Restate the entries below verbatim.

>> begin Records for this task

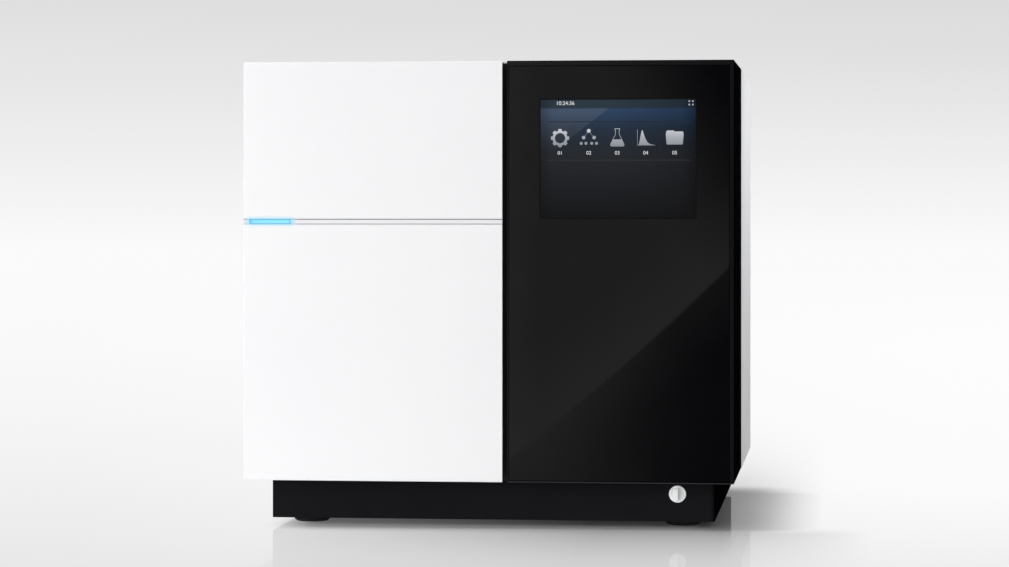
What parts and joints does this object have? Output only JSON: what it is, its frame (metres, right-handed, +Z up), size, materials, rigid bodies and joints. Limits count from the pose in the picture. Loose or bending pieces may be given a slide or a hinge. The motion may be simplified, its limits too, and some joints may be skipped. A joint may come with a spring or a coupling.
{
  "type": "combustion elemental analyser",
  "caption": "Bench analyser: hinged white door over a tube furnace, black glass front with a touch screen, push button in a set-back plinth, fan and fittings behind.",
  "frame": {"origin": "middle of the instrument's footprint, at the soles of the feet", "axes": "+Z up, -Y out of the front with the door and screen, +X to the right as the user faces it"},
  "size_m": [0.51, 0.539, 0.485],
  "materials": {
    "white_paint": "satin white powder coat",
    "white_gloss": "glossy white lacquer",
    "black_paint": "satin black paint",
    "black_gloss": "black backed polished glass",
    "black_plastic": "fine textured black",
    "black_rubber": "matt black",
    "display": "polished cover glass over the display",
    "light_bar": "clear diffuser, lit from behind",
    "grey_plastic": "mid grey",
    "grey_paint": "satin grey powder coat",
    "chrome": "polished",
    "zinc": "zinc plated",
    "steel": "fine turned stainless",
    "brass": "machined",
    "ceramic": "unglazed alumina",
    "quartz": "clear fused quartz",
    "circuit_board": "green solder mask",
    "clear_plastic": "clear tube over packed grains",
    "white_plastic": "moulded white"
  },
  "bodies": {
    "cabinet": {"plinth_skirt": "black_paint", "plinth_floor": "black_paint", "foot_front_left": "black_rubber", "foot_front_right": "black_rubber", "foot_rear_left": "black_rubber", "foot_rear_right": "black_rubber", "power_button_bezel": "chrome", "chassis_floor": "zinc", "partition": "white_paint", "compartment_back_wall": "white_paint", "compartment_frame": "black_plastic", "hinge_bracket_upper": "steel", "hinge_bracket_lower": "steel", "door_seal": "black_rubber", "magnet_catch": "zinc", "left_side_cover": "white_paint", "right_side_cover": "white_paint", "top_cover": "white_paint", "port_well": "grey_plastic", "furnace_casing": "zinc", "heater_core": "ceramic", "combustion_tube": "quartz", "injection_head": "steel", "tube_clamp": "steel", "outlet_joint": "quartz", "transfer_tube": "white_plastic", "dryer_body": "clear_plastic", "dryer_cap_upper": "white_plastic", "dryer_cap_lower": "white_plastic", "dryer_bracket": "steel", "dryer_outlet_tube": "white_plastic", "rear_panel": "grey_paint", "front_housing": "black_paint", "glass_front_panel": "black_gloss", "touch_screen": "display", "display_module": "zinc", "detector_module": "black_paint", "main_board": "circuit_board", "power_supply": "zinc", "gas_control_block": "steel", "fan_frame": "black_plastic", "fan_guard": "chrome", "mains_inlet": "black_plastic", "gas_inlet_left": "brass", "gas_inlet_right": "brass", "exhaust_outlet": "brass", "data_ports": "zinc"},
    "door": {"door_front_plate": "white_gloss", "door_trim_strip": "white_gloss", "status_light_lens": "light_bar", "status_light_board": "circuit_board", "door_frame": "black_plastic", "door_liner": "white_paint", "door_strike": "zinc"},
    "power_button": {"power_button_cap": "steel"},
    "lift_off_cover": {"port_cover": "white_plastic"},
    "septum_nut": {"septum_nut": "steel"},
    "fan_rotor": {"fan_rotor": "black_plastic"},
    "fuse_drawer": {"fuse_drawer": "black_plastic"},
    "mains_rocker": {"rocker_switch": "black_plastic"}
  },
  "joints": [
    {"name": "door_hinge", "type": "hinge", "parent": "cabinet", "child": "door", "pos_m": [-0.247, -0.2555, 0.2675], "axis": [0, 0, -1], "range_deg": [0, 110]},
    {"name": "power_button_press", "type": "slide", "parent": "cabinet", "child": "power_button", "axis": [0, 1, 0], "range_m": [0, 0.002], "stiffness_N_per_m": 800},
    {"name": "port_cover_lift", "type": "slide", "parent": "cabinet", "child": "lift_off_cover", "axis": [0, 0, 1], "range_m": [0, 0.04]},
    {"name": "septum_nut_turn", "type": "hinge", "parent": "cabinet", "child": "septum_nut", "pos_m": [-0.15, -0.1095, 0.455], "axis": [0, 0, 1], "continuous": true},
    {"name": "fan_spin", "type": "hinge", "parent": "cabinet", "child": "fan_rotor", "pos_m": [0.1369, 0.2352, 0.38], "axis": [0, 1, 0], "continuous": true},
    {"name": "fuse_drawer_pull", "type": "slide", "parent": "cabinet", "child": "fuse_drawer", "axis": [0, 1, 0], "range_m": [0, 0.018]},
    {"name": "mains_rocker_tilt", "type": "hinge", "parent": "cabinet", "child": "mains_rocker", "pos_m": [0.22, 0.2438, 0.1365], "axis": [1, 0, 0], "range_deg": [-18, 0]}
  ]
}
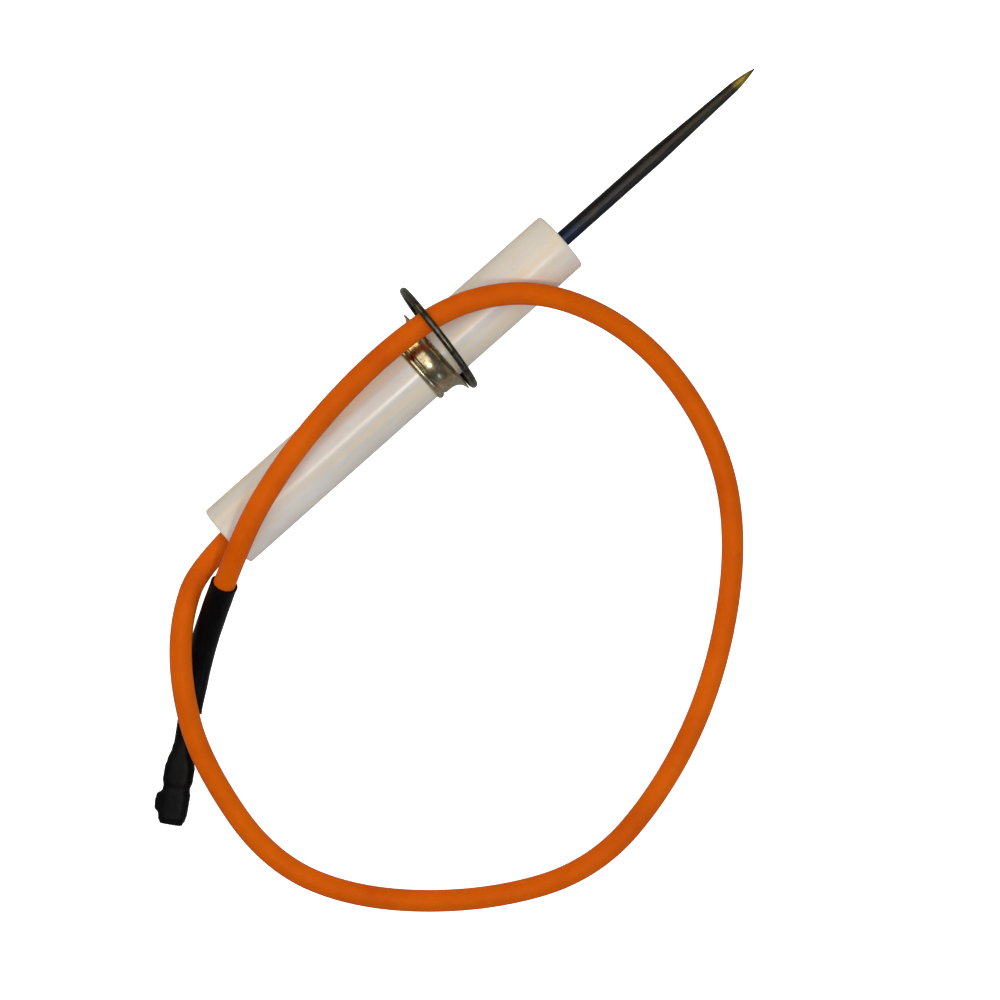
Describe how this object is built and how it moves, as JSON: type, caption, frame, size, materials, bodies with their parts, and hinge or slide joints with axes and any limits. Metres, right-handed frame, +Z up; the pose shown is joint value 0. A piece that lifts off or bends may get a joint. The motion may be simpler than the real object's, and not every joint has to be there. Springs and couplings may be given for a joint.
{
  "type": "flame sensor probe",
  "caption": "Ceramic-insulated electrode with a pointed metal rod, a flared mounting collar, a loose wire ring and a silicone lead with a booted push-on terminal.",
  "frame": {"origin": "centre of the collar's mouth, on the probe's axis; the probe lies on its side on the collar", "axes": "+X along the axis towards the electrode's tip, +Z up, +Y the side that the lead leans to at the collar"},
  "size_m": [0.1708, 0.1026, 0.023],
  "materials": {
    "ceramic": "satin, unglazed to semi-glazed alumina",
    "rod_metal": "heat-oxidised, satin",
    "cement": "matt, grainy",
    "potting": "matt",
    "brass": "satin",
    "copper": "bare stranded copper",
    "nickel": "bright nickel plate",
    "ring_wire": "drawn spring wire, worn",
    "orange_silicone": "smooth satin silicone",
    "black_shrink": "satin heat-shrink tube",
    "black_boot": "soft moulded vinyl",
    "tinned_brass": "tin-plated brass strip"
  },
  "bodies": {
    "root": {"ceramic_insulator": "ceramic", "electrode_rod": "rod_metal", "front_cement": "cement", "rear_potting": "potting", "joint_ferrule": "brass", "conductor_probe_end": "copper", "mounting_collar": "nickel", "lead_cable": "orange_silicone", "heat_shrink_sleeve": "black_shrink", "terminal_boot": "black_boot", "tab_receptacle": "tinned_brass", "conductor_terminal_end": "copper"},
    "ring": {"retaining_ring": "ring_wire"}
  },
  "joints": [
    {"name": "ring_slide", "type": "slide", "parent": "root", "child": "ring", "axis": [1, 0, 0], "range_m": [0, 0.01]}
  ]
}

>> end Records for this task

* _Full output_:
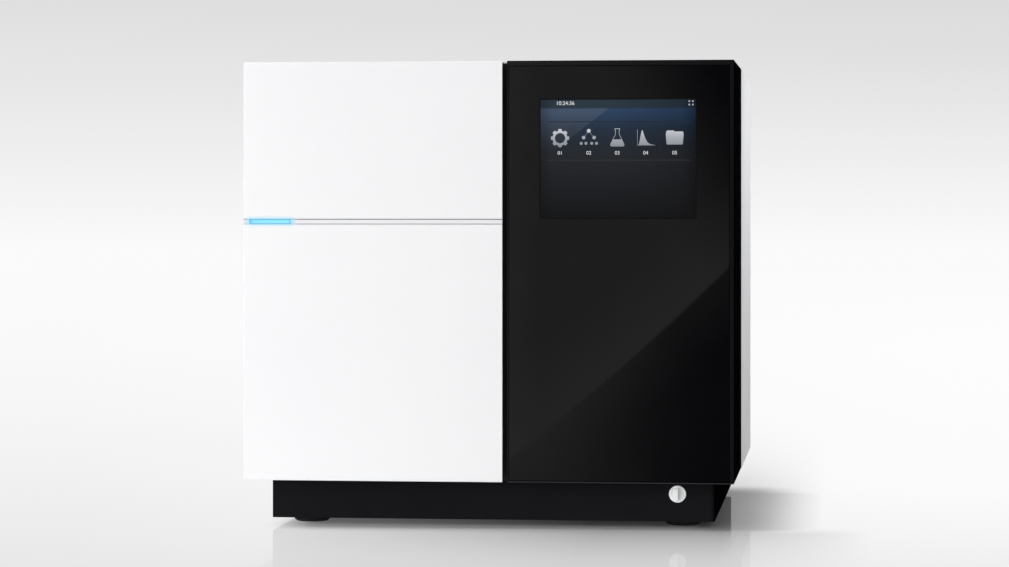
What parts and joints does this object have? Output only JSON: what it is, its frame (metres, right-handed, +Z up), size, materials, rigid bodies and joints. Limits count from the pose in the picture. Loose or bending pieces may be given a slide or a hinge. The motion may be simplified, its limits too, and some joints may be skipped. A joint may come with a spring or a coupling.
{
  "type": "combustion elemental analyser",
  "caption": "Bench analyser: hinged white door over a tube furnace, black glass front with a touch screen, push button in a set-back plinth, fan and fittings behind.",
  "frame": {"origin": "middle of the instrument's footprint, at the soles of the feet", "axes": "+Z up, -Y out of the front with the door and screen, +X to the right as the user faces it"},
  "size_m": [0.51, 0.539, 0.485],
  "materials": {
    "white_paint": "satin white powder coat",
    "white_gloss": "glossy white lacquer",
    "black_paint": "satin black paint",
    "black_gloss": "black backed polished glass",
    "black_plastic": "fine textured black",
    "black_rubber": "matt black",
    "display": "polished cover glass over the display",
    "light_bar": "clear diffuser, lit from behind",
    "grey_plastic": "mid grey",
    "grey_paint": "satin grey powder coat",
    "chrome": "polished",
    "zinc": "zinc plated",
    "steel": "fine turned stainless",
    "brass": "machined",
    "ceramic": "unglazed alumina",
    "quartz": "clear fused quartz",
    "circuit_board": "green solder mask",
    "clear_plastic": "clear tube over packed grains",
    "white_plastic": "moulded white"
  },
  "bodies": {
    "cabinet": {"plinth_skirt": "black_paint", "plinth_floor": "black_paint", "foot_front_left": "black_rubber", "foot_front_right": "black_rubber", "foot_rear_left": "black_rubber", "foot_rear_right": "black_rubber", "power_button_bezel": "chrome", "chassis_floor": "zinc", "partition": "white_paint", "compartment_back_wall": "white_paint", "compartment_frame": "black_plastic", "hinge_bracket_upper": "steel", "hinge_bracket_lower": "steel", "door_seal": "black_rubber", "magnet_catch": "zinc", "left_side_cover": "white_paint", "right_side_cover": "white_paint", "top_cover": "white_paint", "port_well": "grey_plastic", "furnace_casing": "zinc", "heater_core": "ceramic", "combustion_tube": "quartz", "injection_head": "steel", "tube_clamp": "steel", "outlet_joint": "quartz", "transfer_tube": "white_plastic", "dryer_body": "clear_plastic", "dryer_cap_upper": "white_plastic", "dryer_cap_lower": "white_plastic", "dryer_bracket": "steel", "dryer_outlet_tube": "white_plastic", "rear_panel": "grey_paint", "front_housing": "black_paint", "glass_front_panel": "black_gloss", "touch_screen": "display", "display_module": "zinc", "detector_module": "black_paint", "main_board": "circuit_board", "power_supply": "zinc", "gas_control_block": "steel", "fan_frame": "black_plastic", "fan_guard": "chrome", "mains_inlet": "black_plastic", "gas_inlet_left": "brass", "gas_inlet_right": "brass", "exhaust_outlet": "brass", "data_ports": "zinc"},
    "door": {"door_front_plate": "white_gloss", "door_trim_strip": "white_gloss", "status_light_lens": "light_bar", "status_light_board": "circuit_board", "door_frame": "black_plastic", "door_liner": "white_paint", "door_strike": "zinc"},
    "power_button": {"power_button_cap": "steel"},
    "lift_off_cover": {"port_cover": "white_plastic"},
    "septum_nut": {"septum_nut": "steel"},
    "fan_rotor": {"fan_rotor": "black_plastic"},
    "fuse_drawer": {"fuse_drawer": "black_plastic"},
    "mains_rocker": {"rocker_switch": "black_plastic"}
  },
  "joints": [
    {"name": "door_hinge", "type": "hinge", "parent": "cabinet", "child": "door", "pos_m": [-0.247, -0.2555, 0.2675], "axis": [0, 0, -1], "range_deg": [0, 110]},
    {"name": "power_button_press", "type": "slide", "parent": "cabinet", "child": "power_button", "axis": [0, 1, 0], "range_m": [0, 0.002], "stiffness_N_per_m": 800},
    {"name": "port_cover_lift", "type": "slide", "parent": "cabinet", "child": "lift_off_cover", "axis": [0, 0, 1], "range_m": [0, 0.04]},
    {"name": "septum_nut_turn", "type": "hinge", "parent": "cabinet", "child": "septum_nut", "pos_m": [-0.15, -0.1095, 0.455], "axis": [0, 0, 1], "continuous": true},
    {"name": "fan_spin", "type": "hinge", "parent": "cabinet", "child": "fan_rotor", "pos_m": [0.1369, 0.2352, 0.38], "axis": [0, 1, 0], "continuous": true},
    {"name": "fuse_drawer_pull", "type": "slide", "parent": "cabinet", "child": "fuse_drawer", "axis": [0, 1, 0], "range_m": [0, 0.018]},
    {"name": "mains_rocker_tilt", "type": "hinge", "parent": "cabinet", "child": "mains_rocker", "pos_m": [0.22, 0.2438, 0.1365], "axis": [1, 0, 0], "range_deg": [-18, 0]}
  ]
}
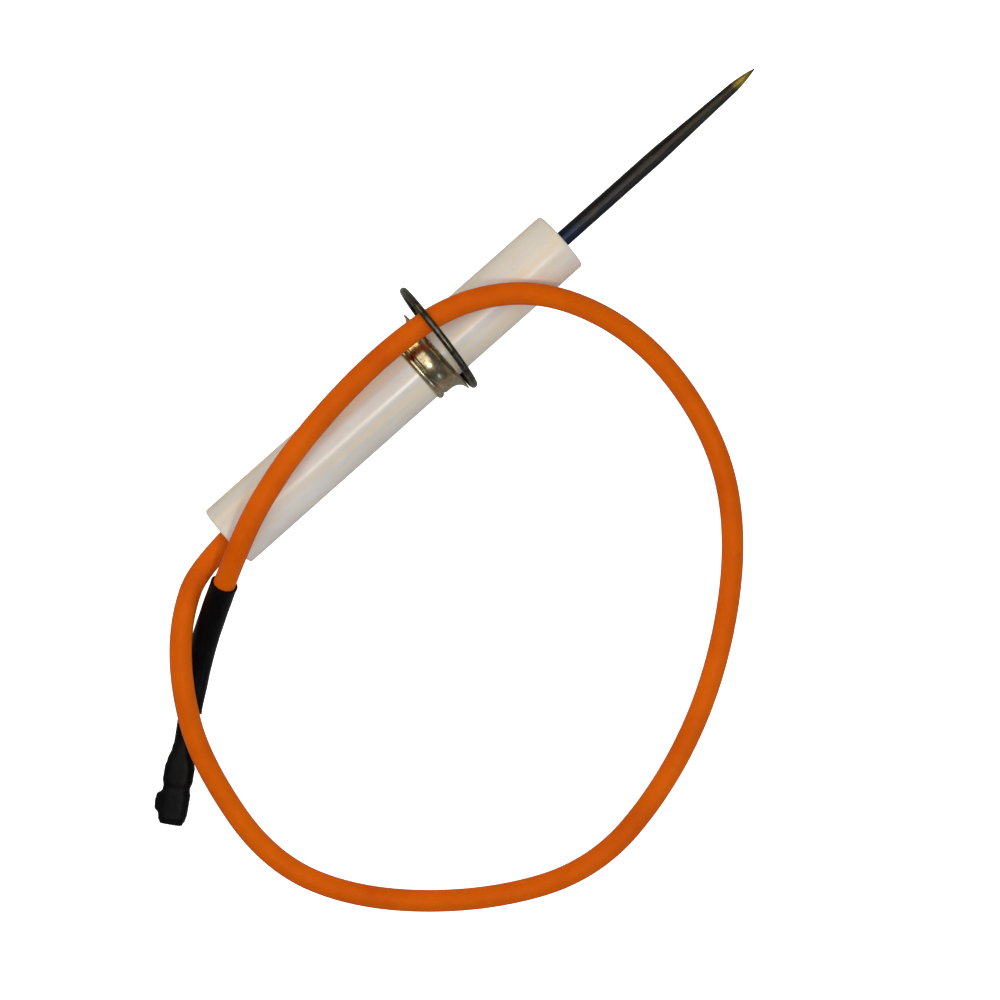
Describe how this object is built and how it moves, as JSON: type, caption, frame, size, materials, bodies with their parts, and hinge or slide joints with axes and any limits. Metres, right-handed frame, +Z up; the pose shown is joint value 0. A piece that lifts off or bends may get a joint. The motion may be simpler than the real object's, and not every joint has to be there. Springs and couplings may be given for a joint.
{
  "type": "flame sensor probe",
  "caption": "Ceramic-insulated electrode with a pointed metal rod, a flared mounting collar, a loose wire ring and a silicone lead with a booted push-on terminal.",
  "frame": {"origin": "centre of the collar's mouth, on the probe's axis; the probe lies on its side on the collar", "axes": "+X along the axis towards the electrode's tip, +Z up, +Y the side that the lead leans to at the collar"},
  "size_m": [0.1708, 0.1026, 0.023],
  "materials": {
    "ceramic": "satin, unglazed to semi-glazed alumina",
    "rod_metal": "heat-oxidised, satin",
    "cement": "matt, grainy",
    "potting": "matt",
    "brass": "satin",
    "copper": "bare stranded copper",
    "nickel": "bright nickel plate",
    "ring_wire": "drawn spring wire, worn",
    "orange_silicone": "smooth satin silicone",
    "black_shrink": "satin heat-shrink tube",
    "black_boot": "soft moulded vinyl",
    "tinned_brass": "tin-plated brass strip"
  },
  "bodies": {
    "root": {"ceramic_insulator": "ceramic", "electrode_rod": "rod_metal", "front_cement": "cement", "rear_potting": "potting", "joint_ferrule": "brass", "conductor_probe_end": "copper", "mounting_collar": "nickel", "lead_cable": "orange_silicone", "heat_shrink_sleeve": "black_shrink", "terminal_boot": "black_boot", "tab_receptacle": "tinned_brass", "conductor_terminal_end": "copper"},
    "ring": {"retaining_ring": "ring_wire"}
  },
  "joints": [
    {"name": "ring_slide", "type": "slide", "parent": "root", "child": "ring", "axis": [1, 0, 0], "range_m": [0, 0.01]}
  ]
}